Own generation must also be made easier and the re-sale of such power to other parties permitted. Currently, generation above 1 MW requires a cumbersome licensing process, restraining South Africa from using own generation opportunities to the fullest. The CSIR estimates that between 2 000 MW and 5 000 MW can be installed in this way. If they are half-way correct, load-shedding can be resolved much more quickly.

This note focuses on generation only, but distribution is a big outstanding issue. Municipalities largely neglect the distribution networks, increasing breakdown risks. Distribution technology is also changing fast, offering many new possibilities. After generation, it is the next big thing to tackle.

So What?

The biggest change since March is that the green light has been given for 14 000 MW of new capacity to be installed by 2024, largely from renewables and gas.

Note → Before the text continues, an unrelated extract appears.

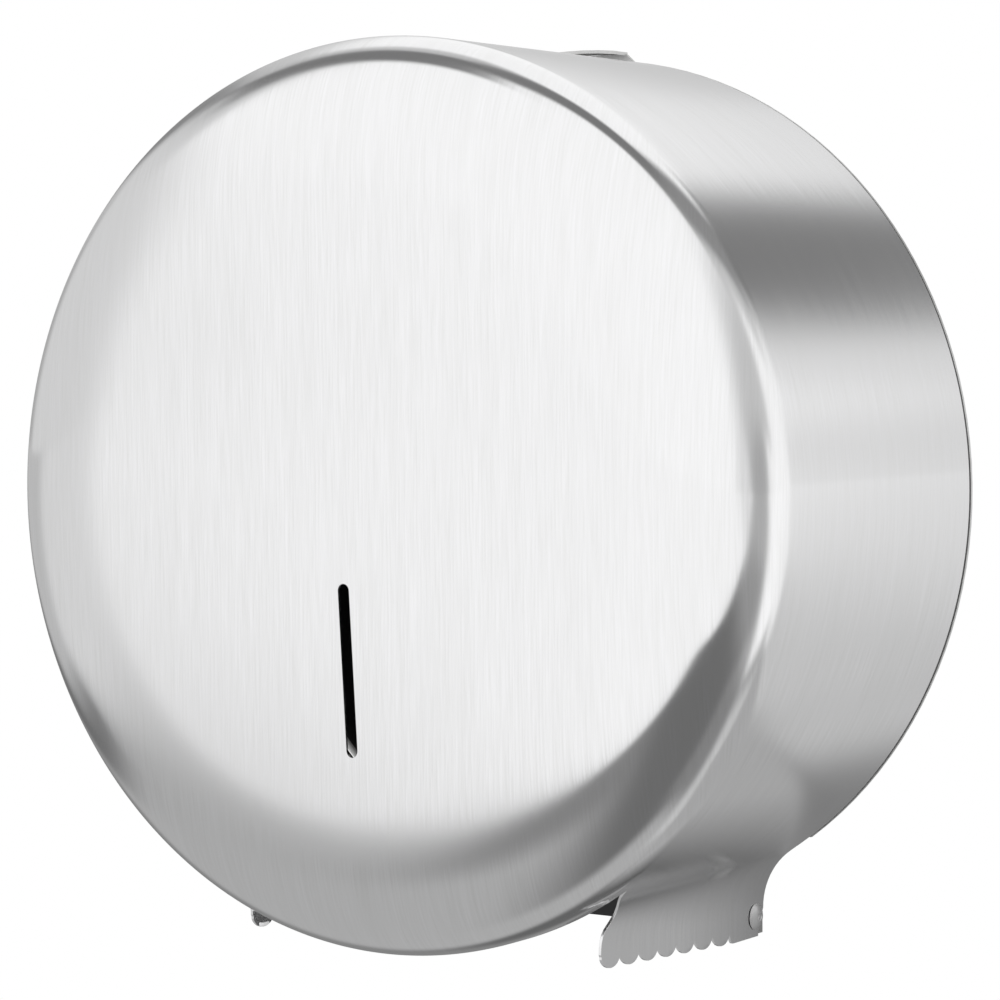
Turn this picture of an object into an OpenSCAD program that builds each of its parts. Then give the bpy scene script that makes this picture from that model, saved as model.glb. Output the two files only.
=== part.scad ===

The IRP is being implemented.

It is now clear that the debt can be resolved by transitioning to a greener economy. Debt restructuring and greener power go together.

New capacity and the move to greener technologies will generate many billions of rand of investment over the next two decades. It is the new investment frontier.

load-shedding is likely to be with us for another 18 months or so till March 2022.

The energy landscape has shifted significantly since our note in March 2020. That is the cumulative result of several government decisions over the last two and a half years. It illustrates political will, despite a lamentable lack of urgency, and meet most than the actions in the Treasury paper on energy.

Governance is also about perceptions: confidence generated by electricity decisions will be undermined by the mooted bailout of SAA. Two steps forward, one step backwards.